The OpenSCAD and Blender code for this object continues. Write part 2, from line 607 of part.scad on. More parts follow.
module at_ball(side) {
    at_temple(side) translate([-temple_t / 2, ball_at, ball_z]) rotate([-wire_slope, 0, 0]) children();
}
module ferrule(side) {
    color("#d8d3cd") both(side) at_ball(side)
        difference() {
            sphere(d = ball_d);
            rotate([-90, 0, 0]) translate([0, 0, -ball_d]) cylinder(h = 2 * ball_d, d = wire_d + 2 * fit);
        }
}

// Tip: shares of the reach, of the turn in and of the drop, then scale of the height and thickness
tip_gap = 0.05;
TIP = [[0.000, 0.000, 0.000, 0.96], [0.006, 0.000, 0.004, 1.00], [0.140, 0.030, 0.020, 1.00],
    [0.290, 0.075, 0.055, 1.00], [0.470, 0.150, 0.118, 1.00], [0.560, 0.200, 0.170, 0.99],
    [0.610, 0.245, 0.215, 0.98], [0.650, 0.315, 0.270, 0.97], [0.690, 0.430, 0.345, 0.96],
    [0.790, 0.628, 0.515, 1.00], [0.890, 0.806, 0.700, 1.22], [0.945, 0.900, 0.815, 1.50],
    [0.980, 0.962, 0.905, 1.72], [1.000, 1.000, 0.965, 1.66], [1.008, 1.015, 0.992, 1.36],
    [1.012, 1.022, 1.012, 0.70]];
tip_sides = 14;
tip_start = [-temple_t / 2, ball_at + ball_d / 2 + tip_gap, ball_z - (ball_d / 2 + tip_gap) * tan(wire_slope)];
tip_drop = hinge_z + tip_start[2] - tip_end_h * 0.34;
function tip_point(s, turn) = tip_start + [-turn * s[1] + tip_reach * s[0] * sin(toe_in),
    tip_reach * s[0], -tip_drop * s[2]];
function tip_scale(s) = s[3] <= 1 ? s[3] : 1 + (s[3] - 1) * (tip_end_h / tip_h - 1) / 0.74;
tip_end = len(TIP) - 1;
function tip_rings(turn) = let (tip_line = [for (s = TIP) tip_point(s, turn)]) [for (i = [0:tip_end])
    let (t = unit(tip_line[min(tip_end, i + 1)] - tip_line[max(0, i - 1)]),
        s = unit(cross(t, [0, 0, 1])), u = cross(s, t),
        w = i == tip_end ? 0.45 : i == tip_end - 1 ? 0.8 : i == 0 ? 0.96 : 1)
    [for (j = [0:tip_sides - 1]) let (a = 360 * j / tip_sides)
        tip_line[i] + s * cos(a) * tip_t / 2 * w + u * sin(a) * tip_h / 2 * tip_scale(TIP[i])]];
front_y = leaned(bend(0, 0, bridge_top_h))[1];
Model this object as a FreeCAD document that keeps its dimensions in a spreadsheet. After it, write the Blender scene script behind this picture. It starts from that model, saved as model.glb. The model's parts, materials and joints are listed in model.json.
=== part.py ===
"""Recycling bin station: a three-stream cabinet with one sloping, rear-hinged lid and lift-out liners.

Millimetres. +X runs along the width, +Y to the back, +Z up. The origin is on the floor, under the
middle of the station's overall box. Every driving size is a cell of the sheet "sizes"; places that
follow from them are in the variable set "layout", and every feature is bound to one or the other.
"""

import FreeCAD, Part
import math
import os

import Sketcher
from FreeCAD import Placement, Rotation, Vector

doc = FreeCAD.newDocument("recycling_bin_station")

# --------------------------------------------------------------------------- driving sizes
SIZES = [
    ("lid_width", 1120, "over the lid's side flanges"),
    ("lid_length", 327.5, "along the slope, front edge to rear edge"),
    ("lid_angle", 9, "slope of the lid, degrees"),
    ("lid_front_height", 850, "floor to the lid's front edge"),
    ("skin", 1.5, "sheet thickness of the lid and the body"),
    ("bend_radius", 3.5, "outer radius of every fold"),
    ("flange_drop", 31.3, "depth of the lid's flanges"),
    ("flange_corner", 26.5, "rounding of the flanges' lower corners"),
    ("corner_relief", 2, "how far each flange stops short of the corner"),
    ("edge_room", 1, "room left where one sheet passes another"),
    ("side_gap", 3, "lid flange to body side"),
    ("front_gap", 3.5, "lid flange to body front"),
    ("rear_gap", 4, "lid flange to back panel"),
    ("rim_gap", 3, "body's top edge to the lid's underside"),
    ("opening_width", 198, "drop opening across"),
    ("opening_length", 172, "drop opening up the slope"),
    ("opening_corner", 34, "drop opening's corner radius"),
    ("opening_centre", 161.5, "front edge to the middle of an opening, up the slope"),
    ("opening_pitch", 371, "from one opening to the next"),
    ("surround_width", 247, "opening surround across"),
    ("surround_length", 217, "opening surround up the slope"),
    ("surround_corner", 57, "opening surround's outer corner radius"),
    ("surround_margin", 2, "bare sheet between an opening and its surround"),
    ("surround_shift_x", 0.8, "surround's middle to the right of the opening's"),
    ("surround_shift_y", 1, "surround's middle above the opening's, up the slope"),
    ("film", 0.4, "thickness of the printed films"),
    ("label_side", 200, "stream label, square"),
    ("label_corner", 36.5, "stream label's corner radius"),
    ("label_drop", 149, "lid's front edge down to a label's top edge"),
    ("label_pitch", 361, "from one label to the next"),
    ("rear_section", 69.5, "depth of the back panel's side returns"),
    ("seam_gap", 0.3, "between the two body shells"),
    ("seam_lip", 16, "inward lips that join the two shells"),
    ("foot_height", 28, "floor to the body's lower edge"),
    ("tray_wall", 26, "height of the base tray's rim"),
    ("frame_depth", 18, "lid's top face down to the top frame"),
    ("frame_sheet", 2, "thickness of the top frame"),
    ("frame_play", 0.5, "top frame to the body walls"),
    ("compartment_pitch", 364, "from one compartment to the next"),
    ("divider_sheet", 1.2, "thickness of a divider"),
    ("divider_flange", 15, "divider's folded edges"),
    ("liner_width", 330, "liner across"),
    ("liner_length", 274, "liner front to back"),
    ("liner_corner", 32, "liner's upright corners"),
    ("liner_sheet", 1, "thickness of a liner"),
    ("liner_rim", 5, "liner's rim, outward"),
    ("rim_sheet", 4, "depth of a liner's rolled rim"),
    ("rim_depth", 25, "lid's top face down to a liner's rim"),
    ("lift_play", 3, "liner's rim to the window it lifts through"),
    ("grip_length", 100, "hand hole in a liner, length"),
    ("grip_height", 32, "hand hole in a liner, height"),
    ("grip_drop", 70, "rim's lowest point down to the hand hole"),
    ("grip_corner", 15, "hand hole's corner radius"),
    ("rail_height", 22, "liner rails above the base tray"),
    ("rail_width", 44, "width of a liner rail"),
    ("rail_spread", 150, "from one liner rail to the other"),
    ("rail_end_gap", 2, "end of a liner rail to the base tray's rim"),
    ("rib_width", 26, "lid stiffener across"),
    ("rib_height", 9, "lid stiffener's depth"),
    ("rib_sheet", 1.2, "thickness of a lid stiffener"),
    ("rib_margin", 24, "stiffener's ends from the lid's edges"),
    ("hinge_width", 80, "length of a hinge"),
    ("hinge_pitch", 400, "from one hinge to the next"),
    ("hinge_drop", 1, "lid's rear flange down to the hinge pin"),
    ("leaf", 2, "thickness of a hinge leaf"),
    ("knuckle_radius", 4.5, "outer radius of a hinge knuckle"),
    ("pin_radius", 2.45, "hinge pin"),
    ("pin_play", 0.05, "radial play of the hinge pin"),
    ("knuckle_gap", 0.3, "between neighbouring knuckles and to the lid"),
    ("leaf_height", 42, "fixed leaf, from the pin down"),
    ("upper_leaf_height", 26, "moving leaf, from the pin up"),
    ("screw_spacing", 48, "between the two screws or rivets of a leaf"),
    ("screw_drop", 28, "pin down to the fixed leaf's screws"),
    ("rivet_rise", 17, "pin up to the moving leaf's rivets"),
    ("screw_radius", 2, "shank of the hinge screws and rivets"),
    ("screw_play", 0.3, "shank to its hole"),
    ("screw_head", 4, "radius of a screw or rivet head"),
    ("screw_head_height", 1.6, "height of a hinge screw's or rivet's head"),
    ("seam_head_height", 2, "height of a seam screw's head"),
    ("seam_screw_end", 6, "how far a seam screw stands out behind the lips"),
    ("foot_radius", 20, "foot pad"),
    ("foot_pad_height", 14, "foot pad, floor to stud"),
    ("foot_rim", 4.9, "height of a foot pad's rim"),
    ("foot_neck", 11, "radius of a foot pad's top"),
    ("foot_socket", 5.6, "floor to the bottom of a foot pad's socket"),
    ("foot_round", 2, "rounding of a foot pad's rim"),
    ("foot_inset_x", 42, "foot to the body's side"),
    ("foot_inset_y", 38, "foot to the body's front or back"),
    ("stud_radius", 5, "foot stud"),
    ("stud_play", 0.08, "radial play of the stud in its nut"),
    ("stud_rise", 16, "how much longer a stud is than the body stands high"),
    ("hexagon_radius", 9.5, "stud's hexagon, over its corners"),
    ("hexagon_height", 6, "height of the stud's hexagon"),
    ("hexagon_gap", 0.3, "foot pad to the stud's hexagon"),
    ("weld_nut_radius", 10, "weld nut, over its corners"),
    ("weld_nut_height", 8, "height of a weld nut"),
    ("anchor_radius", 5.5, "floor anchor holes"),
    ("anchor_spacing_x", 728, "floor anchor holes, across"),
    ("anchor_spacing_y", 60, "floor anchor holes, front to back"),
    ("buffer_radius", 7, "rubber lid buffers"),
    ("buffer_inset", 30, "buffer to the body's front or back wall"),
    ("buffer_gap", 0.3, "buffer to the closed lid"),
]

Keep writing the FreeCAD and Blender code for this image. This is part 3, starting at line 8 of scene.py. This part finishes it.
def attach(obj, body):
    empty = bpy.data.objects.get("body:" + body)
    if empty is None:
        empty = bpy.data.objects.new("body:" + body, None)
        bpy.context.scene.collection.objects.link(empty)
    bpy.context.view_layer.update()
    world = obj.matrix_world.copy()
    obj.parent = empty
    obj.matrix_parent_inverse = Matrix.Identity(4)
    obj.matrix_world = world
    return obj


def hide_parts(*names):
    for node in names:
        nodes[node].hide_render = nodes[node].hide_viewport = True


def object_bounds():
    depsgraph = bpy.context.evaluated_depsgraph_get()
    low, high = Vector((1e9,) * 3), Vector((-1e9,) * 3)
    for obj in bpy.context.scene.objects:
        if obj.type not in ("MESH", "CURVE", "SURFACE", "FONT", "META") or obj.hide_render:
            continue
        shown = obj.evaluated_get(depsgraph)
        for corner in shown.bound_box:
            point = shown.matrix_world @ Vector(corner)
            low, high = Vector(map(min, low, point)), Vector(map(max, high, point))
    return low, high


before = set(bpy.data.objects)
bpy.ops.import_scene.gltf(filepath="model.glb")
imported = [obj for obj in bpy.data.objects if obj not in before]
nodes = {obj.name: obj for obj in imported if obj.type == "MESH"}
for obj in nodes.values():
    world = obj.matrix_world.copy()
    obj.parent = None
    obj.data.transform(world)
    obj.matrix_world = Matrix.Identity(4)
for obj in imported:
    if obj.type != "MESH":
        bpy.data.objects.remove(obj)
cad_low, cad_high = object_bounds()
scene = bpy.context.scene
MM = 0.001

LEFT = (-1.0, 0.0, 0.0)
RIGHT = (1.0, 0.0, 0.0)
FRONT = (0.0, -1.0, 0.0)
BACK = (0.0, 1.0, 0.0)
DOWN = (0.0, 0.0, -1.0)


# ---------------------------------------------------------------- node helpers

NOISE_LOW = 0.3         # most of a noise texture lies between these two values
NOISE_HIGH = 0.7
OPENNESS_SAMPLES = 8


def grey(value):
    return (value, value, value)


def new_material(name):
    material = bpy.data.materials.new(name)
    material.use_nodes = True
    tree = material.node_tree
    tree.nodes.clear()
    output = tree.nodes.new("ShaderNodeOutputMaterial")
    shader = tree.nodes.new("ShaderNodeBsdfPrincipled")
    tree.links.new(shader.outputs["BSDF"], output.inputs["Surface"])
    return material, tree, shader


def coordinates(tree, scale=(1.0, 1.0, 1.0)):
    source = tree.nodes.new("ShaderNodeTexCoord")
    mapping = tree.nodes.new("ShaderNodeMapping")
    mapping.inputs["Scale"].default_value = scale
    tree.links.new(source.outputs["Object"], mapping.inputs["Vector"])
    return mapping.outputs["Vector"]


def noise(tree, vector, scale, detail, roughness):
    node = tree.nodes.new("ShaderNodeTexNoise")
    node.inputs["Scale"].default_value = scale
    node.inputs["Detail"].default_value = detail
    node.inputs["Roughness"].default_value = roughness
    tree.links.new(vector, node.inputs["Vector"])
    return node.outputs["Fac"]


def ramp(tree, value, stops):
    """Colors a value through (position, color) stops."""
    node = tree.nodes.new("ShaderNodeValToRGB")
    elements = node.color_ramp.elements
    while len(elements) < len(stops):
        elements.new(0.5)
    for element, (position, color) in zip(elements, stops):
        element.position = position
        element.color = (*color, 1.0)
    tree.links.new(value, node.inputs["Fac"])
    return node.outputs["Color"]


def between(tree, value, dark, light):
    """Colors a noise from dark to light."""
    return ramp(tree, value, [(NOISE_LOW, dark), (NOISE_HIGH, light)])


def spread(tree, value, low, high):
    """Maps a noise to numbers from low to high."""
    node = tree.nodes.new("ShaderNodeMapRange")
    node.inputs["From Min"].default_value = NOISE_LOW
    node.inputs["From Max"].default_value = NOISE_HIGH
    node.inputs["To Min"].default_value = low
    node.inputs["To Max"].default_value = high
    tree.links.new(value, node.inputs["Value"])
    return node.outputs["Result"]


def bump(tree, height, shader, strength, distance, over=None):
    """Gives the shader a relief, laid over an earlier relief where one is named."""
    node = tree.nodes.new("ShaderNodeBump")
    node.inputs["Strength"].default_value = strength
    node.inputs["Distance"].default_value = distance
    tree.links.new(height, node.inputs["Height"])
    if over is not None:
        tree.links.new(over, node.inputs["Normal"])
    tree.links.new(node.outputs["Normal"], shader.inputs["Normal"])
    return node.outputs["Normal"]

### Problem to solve
Gather each line from the entries above that includes the word "None".

### Right answer
    if empty is None:
        empty = bpy.data.objects.new("body:" + body, None)
    obj.parent = None
def bump(tree, height, shader, strength, distance, over=None):
    if over is not None:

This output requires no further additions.